On traffic enforcement, the right speech would have named a specific system with enforcement capability, a specific procurement date, and a specific target — 50,000 tickets issued within the first twelve months of activation. That is a number you can measure. That is accountability.

Phased rollouts with no phase dates are postponements.

PATTERN MUST BE BROKEN

Jamaica is not a poor country that cannot afford basic enforcement technology. Jamaica is a middle-income country that consistently chooses comprehensive transformation over incremental competence — and then wonders why nothing changes.

We do not need to reinvent traffic enforcement. Proven systems exist. Buy one with enforcement capability. Deploy it. Issue tickets. Review compliance in 12 months. Adjust.

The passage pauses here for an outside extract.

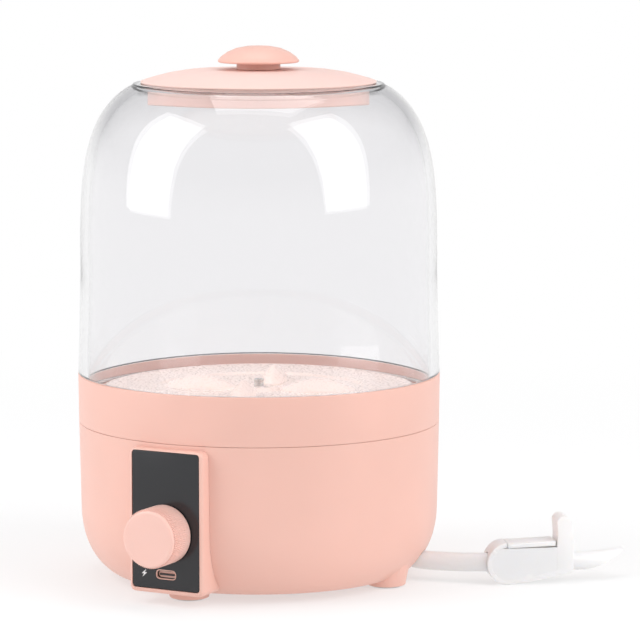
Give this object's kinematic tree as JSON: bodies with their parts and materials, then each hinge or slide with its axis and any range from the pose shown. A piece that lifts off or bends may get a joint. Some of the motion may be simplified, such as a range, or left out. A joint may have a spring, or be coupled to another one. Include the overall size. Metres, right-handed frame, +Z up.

That is how functional states operate.

We do not need a new architecture for body-worn cameras. We need to require officers to use them and turn them on.

Every day that passes without enforcement cameras on our roads is another day our drivers learn the same lesson they have been learning for 12 years: that the rules do not apply to them. Every red light run without consequence, every queue jumped without a ticket, every kilometre over the speed limit without penalty — these are not trivial infractions. They are a civic education in lawlessness delivered by the State's own inaction.

We have spent 12 years on a Road Traffic Act that still does not enforce itself. We have spent $21.3 million on cameras that cannot issue a fine. We have spent years announcing body-worn cameras while officers kill people with none activated. At what point does the pattern become the policy?

Technology is not the problem. The will to implement it — simply, directly, and with consequences attached — is the problem. Until that changes, no C5 command centre will make us safer. And Jamaicans will keep dying on roads where the law is optional, policed by no one, and enforced by nothing.

Mark Shields is a former deputy commissioner of police of the Jamaica Constabulary Force and managing director of Shields Crime & Security Consultants.